What will Mahathir base his legitimacy on? If it is economic growth pure and simple, then cooperation with Japan will be weighed against cooperation with China on purely economic terms. If Mahathir decides to base his legitimacy on being anti-corruption, and if the Malaysian public associates corruption with China, then the balance will tilt in favour of greater cooperation with Japan; likewise, if Mahathir decides to base his legitimacy on being a reformer and pushes ahead with the Trans-Pacific Partnership.

The Thai military government recently requested the extradition of former prime minister Yingluck Shinawatra from the UK. Elliott Brennan:

What the UK does now will be telling. The UK would not only be loath to hand Yingluck over, but also lacks the information to do so. But it may ask her quietly to move on from her home in West London. The military will remain in the driver’s seat in Thailand for some time – regardless of the outcome of the elections, assuming the junta allows them to occur – thanks to the military-drafted constitution that upholds its position.

Bruce Dover and Ian Macintosh offer a new model for an Australian international broadcaster:

Under the current model, Australia has surrendered much of the hard-won broadcasting territory and influence it once held across the region. Other countries have moved in to occupy the space. We believe that without a new model and a new approach, Australia will simply fall further behind its rivals, and any voice we hope to project will be less a roar than a whimper.

Damien Spry on how DFAT should be using Facebook:

Don’t ever miss important local national days, especially memorials and remembrances. Do use local languages if at all possible, especially in videos, and – even better – tap into local cultural memes and make references to local people, places, food, events, and so on.

Following the cessation of the High Court of Australia acting as its highest appellate court, Nauru has established a new Court of Appeal and appointed three senior Pacific islander judges. Anna Dziedzic:

These judges have experience in the kinds of legal issues likely to come before the Nauruan courts, such as customary law, constitutional rights, and parliamentary procedures – issues that the Australian judges on the High Court lacked not only jurisdiction to hear, but also experience in dealing with.

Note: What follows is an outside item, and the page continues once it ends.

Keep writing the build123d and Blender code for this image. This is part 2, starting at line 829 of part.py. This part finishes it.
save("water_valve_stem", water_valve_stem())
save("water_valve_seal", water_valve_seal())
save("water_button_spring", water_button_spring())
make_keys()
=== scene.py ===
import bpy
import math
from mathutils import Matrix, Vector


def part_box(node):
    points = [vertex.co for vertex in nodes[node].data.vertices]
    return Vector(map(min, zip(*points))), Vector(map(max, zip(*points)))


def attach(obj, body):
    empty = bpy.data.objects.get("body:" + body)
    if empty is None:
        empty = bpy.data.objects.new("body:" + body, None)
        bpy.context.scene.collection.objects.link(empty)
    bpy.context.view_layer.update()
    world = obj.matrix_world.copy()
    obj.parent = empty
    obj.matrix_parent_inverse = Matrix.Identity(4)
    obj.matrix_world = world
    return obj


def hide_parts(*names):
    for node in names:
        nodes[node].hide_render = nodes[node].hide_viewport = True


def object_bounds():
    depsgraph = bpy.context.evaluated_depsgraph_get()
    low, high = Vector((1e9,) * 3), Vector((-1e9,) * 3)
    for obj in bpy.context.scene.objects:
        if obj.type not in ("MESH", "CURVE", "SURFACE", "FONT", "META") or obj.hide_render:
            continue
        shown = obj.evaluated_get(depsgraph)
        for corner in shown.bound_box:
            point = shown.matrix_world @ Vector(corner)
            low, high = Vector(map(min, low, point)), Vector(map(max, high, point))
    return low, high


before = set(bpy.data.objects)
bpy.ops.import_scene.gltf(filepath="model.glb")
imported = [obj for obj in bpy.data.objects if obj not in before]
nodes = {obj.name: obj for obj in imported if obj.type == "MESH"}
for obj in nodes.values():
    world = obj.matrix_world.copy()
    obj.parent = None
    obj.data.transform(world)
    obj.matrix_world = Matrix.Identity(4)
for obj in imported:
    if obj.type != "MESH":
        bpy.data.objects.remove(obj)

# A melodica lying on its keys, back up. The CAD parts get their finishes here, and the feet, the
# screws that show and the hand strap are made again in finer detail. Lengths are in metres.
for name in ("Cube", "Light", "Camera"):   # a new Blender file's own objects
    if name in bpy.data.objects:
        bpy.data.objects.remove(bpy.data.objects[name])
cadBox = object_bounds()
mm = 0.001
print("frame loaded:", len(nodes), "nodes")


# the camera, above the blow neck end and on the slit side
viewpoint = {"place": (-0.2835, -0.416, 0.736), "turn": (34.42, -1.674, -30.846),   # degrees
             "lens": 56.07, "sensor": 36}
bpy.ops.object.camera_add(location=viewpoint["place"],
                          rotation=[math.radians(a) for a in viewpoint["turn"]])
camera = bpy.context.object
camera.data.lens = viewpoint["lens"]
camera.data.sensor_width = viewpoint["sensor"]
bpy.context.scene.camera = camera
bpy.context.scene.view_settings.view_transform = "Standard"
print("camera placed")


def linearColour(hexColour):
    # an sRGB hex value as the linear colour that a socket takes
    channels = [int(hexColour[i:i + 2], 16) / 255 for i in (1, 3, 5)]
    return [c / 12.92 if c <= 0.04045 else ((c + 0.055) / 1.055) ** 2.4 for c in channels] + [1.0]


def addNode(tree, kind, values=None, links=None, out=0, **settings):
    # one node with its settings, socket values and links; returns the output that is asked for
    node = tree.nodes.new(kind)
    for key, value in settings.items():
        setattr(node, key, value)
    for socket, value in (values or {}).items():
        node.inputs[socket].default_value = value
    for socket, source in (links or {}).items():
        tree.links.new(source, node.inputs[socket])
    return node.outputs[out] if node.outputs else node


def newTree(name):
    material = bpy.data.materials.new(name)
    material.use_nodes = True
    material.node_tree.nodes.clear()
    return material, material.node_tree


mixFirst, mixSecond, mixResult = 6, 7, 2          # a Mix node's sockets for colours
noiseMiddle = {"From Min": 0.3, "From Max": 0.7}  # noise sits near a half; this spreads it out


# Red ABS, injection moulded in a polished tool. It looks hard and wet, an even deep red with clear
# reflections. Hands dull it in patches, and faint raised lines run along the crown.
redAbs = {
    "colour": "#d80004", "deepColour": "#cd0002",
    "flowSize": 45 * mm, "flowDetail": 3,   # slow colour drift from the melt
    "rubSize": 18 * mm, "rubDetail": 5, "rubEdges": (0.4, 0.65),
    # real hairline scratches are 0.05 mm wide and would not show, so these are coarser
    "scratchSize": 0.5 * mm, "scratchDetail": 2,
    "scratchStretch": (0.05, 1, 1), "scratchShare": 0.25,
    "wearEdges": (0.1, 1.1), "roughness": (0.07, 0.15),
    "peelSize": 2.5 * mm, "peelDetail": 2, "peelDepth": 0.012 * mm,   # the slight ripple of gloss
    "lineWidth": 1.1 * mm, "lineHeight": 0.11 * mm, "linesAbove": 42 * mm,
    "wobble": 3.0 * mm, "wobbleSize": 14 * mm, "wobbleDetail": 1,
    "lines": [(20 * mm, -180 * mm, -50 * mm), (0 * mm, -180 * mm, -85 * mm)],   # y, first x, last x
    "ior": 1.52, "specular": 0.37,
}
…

Nicole de Souza comments on the cultural and political insights offered by the Japanese and Korean pop music industries:

K-pop idols can successfully sell albums in Japan, and Japanese singers can join K-pop groups. However, in a reflection of national rivalries, there will always be friction between the two competing industries.

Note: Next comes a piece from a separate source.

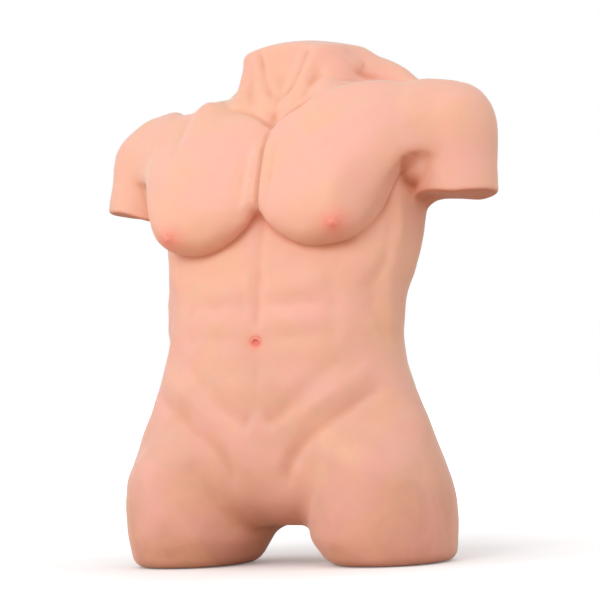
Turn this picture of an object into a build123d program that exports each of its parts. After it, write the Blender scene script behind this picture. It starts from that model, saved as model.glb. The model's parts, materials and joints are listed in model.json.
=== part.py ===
from build123d import *
import math
import os

# Headless male torso mannequin: soft elastomer skin over foam cores on a bolted steel frame.
# Frame: millimetres, +Z up, the front of the torso faces -Y, the figure's left side is +X.
# Origin of the written parts: on the resting plane, midway between the two flat thigh cuts
# and under the middle of the overall depth.
# The chest steel is modelled upright, then leaned back about the waist hinge.

# ------------------------------------------------------------------ driving dimensions
TOTAL_H = 598.0         # resting plane to the top of the neck stump
CENTRE_Y = 20.3         # middle of the overall depth; parts move forward by it when written
REST_Z = 0.0            # plane of the two thigh cuts
SKIN_T = 20.0           # elastomer wall between the outside and the foam core
SOFT_GAP = 0.5          # clearance between skin and foam, and between soft parts and steel
WAIST_LOW = 214.0       # seam between pelvis and waist
WAIST_HIGH = 276.0      # seam between waist and chest
SEAM_HALF = 0.25        # each soft solid stops this far from its seam
CORE_Z0, CORE_Z1 = 80.0, 500.0        # ends of the foam
CORE_ROW_Z0, CORE_ROW_Z1 = 72, 508    # trunk sections used for the foam

HINGE_Y = 10.0          # waist hinge axis, parallel to X; the upright steel shares this Y
HINGE_Z = 245.0
LEAN_DEG = 11.0         # backward slope of the chest post at rest

TUBE_OD = 25.0
TUBE_ID = 21.0
SPIGOT_R = 20.9 / 2     # solid spigots that enter the tubes
SPIGOT_L = 34.0
SOCKET_R = 25.1 / 2     # fitting sockets that take the tubes

# pelvis frame
THIGH_X = 116.0         # centre of each thigh post
PELVIS_BAR_Z = 112.0
PELVIS_BAR_HALF = THIGH_X - 17.0
LUMBAR_Z0 = PELVIS_BAR_Z + 17.0
LUMBAR_Z1 = HINGE_Z - 34.0
THIGH_POST_TOP = PELVIS_BAR_Z - 20.0

# foot and neck plates with their plugs and M8 bolts
PLATE_Z = 8.0           # underside of the foot plates
PLATE_T = 4.0
PLUG_H = 16.0
FOOT_PLATE_R = 42.0
FOOT_PLATE_Y = HINGE_Y - 6
NECK_PLATE_R = 32.0
M8_R = 4.0
M8_HOLE_R = 4.25
M8_FLATS = 13.0
M8_HEAD_T = 4.0
M8_SHANK = PLATE_T + PLUG_H - 2

# waist hinge
EYE_R = 16.0            # blade eye
BLADE_T = 12.0
EAR_R = 18.0            # fork ears
EAR_T = 8.0
BOLT_R = 5.0
BORE_R = 5.05
HINGE_FLATS = 17.0      # across the flats of bolt head and nut
HEAD_T = 6.4
NUT_T = 9.5
WASHER_T = 1.5
WASHER_GAP = 0.075      # play on each face of a friction washer
SPRING_T = 1.2
STACK_GAP = 0.05        # play between the parts stacked on the bolt
EAR_IN = BLADE_T / 2 + WASHER_T + 2 * WASHER_GAP
EAR_OUT = EAR_IN + EAR_T
BOLT_X0 = -EAR_OUT - STACK_GAP        # under the bolt head
SPRING_X = EAR_OUT + STACK_GAP
SPRING_PITCH = SPRING_T + STACK_GAP
NUT_X = SPRING_X + 2 * SPRING_PITCH + STACK_GAP

# chest frame, heights as it stands upright
BLADE_BASE_R = 15.0
BLADE_BASE_Z0 = HINGE_Z + 25.0
BLADE_BASE_Z1 = HINGE_Z + 33.0
SHOULDER_Z = HINGE_Z + 230.0
SHOULDER_BAR_HALF = 152.0
CROSS_TUBE_STOP = 15.0  # shoulder bar axis to the facing ends of chest and neck posts
CHEST_POST_TOP = SHOULDER_Z - CROSS_TUBE_STOP
NECK_Z0 = SHOULDER_Z + CROSS_TUBE_STOP
NECK_Z1 = HINGE_Z + 326.0             # underside of the neck plate
CAP_R = 18.0
CAP_GRIP = 22.0         # length of bar inside the rubber cap
CAP_END = 4.0           # bar end to the centre of the cap's dome

# Trunk sections: z, half width, centre y, front half depth, back half depth, squareness
TRUNK = [
    (46.0, 132.0, -9.0, 58.0, 90.0, 2.4),
    (72.0, 170.0, -12.0, 70.0, 98.0, 2.4),
    (100.0, 186.0, -16.0, 74.0, 102.0, 2.4),
    (125.0, 184.0, -18.0, 73.0, 104.0, 2.35),
    (150.0, 175.0, -18.0, 72.0, 102.0, 2.3),
    (175.0, 165.0, -15.0, 73.0, 96.0, 2.3),
    (200.0, 154.0, -13.0, 74.0, 91.0, 2.3),
    (222.0, 146.0, -11.0, 74.0, 89.0, 2.3),
    (245.0, 140.0, -7.0, 76.0, 86.0, 2.35),
    (270.0, 139.0, -2.0, 78.0, 86.0, 2.4),
    (300.0, 140.0, 8.0, 83.0, 84.0, 2.45),
    (330.0, 145.0, 16.0, 85.0, 86.0, 2.5),
    (352.0, 150.0, 21.0, 89.0, 90.0, 2.5),
    (376.0, 154.0, 27.0, 108.0, 94.0, 2.5),
    (400.0, 158.0, 33.0, 114.0, 97.0, 2.5),
    (440.0, 158.0, 45.0, 112.0, 96.0, 2.5),
    (480.0, 150.0, 55.0, 92.0, 84.0, 2.45),
    (505.0, 126.0, 61.0, 74.0, 74.0, 2.4),
    (530.0, 94.0, 67.0, 62.0, 66.0, 2.2),
    (560.0, 66.0, 73.0, 55.0, 60.0, 2.05),
    (TOTAL_H, 62.0, 77.0, 55.0, 57.0, 2.0),
]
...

Saudi Arabia escalated a diplomatic row with Canada that began as a Twitter argument over human rights. Grant Wyeth:

While this Twitter diplomacy – or lack of diplomacy – is a fascinating modern facet of international relations in itself, there is also an innovative underlying component of Canadian foreign policy that is instrumental in increasing the tension between the two countries: Ottawa’s recent movement to a more avowedly feminist foreign policy.

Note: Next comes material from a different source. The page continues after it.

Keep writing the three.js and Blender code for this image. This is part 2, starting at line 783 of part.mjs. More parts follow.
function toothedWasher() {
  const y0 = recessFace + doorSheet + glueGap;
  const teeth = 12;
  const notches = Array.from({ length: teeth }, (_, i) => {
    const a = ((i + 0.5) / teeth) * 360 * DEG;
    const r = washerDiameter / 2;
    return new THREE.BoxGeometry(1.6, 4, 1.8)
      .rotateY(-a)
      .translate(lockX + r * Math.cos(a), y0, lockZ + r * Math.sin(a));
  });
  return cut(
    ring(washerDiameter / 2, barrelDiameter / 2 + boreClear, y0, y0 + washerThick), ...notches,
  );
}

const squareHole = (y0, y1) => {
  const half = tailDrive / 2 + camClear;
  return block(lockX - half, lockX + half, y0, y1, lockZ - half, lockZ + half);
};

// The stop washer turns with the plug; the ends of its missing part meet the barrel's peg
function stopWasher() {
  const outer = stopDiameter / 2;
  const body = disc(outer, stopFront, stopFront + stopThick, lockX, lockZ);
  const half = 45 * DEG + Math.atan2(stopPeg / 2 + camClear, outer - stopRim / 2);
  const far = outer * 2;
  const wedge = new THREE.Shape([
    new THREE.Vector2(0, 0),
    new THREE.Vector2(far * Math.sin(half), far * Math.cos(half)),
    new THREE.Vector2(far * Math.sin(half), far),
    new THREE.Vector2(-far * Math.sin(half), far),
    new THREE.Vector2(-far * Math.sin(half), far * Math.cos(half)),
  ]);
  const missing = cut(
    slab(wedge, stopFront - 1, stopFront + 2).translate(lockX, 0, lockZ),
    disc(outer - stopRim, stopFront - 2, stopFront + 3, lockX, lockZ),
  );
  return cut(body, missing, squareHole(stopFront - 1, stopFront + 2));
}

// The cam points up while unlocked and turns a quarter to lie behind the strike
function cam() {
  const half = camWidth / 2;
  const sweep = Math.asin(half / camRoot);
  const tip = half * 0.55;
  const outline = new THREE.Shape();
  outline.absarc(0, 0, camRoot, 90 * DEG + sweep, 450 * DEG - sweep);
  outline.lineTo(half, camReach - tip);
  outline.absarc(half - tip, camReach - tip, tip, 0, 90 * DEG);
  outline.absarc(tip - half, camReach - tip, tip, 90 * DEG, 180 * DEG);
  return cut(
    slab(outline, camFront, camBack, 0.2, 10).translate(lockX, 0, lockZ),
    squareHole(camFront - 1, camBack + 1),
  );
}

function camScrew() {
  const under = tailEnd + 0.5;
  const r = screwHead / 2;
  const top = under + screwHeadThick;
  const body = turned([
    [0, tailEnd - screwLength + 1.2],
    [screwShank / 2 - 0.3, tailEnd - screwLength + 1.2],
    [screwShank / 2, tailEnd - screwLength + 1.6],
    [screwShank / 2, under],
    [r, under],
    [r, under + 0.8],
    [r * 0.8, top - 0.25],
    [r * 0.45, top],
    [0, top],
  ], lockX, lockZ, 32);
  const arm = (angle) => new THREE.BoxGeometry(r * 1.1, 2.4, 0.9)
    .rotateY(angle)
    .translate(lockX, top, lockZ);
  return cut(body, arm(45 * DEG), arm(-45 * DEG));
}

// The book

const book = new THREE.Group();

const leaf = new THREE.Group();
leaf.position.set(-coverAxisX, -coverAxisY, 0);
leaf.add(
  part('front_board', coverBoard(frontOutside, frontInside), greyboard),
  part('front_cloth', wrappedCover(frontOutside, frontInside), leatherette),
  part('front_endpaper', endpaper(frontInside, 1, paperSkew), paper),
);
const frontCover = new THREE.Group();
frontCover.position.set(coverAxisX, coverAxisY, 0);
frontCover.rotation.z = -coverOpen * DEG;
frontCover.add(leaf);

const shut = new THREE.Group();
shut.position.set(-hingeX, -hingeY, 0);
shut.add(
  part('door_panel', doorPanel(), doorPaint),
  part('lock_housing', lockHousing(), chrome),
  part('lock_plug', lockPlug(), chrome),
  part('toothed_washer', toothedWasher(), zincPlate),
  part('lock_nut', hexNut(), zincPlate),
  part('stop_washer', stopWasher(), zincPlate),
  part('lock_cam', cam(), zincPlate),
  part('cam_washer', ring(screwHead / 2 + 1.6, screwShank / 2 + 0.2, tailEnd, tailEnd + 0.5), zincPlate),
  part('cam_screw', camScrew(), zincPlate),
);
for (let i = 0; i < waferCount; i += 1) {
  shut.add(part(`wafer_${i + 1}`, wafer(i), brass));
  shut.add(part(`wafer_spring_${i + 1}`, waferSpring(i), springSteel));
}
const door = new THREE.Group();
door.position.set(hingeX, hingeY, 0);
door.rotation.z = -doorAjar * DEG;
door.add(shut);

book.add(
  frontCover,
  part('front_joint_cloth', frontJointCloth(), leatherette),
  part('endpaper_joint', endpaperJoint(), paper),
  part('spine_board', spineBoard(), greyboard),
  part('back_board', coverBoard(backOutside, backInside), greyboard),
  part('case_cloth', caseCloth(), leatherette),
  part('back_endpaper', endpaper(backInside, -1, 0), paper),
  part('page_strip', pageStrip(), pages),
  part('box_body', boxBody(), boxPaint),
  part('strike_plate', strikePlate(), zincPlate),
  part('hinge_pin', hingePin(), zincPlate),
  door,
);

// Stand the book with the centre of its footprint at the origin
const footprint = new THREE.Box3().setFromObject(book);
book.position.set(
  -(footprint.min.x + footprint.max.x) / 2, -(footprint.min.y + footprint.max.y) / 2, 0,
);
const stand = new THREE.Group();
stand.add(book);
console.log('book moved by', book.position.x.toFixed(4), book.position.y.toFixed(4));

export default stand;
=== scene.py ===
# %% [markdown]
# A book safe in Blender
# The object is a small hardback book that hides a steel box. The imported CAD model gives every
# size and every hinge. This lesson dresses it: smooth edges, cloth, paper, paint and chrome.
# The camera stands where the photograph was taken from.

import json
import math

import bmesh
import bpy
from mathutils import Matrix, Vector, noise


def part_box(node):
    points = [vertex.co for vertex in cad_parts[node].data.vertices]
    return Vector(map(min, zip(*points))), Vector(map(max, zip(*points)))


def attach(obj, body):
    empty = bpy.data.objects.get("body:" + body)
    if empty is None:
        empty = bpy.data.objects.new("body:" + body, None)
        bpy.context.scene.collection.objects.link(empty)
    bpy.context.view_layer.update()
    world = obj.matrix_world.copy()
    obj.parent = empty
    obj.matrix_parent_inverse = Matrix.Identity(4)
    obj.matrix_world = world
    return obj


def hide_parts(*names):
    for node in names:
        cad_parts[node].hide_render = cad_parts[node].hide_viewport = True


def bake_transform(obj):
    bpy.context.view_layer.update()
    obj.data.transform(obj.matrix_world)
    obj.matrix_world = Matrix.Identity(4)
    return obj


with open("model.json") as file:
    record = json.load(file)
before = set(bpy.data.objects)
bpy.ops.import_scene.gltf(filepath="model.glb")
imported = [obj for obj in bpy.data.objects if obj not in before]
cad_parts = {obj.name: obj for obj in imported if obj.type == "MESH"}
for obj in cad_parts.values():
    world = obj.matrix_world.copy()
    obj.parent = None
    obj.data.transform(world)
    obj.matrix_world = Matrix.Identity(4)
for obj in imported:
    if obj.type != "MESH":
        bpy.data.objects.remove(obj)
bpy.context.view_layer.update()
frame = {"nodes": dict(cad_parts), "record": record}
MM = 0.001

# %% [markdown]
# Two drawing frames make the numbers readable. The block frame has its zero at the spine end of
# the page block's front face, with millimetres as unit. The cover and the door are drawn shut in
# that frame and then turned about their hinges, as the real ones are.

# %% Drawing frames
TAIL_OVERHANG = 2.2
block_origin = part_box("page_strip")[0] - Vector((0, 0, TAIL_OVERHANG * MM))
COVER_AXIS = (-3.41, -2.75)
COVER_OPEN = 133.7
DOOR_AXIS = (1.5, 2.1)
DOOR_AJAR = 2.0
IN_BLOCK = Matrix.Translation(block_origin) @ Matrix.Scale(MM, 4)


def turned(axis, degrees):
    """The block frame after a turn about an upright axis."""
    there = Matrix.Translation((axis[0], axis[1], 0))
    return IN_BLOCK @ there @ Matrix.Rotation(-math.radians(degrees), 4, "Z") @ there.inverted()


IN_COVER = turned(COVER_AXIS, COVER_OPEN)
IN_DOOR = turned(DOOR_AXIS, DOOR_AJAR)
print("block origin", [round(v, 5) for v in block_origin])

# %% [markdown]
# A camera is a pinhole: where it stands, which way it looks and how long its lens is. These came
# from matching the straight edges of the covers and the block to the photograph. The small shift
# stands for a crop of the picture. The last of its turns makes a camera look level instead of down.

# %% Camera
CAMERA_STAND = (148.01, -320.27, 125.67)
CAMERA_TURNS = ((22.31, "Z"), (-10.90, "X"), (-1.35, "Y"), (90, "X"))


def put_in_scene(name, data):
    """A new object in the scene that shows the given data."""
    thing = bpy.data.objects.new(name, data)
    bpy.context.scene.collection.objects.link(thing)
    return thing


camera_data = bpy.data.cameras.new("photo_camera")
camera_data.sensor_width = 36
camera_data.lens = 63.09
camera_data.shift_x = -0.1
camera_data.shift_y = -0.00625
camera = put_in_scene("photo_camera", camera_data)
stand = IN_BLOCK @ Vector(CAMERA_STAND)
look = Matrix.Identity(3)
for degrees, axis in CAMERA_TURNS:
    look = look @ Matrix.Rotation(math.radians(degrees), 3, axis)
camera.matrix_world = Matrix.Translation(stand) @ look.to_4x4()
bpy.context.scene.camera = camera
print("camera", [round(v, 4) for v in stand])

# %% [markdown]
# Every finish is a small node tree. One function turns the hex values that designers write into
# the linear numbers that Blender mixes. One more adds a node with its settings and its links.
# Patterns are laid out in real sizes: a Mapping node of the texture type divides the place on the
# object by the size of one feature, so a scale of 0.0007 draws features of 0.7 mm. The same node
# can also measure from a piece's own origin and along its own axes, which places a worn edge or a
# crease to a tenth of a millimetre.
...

John Hemmings and James Amedeo on North Korea’s evolving strategy:

Pyongyang’s current strategy seems to offer symbolic gains – returning of remains, and site visits – instead of denuclearisation in order to get the Trump administration to declare victory and loosen economic restrictions. It has also done a bait-and-switch with a peace treaty as the path to denuclearisation.

Pakistani Prime Minister Imran Khan faces an uphill battle to control parliament and alleviate Pakistan’s economic problems. Adnan Aamir:

Arguably, the biggest challenge faced by Pakistan is in the form of an economic crisis. Khan built his election campaign around the idea of a prosperous future for Pakistan, and acknowledged the severity of the economic crisis in his victory speech.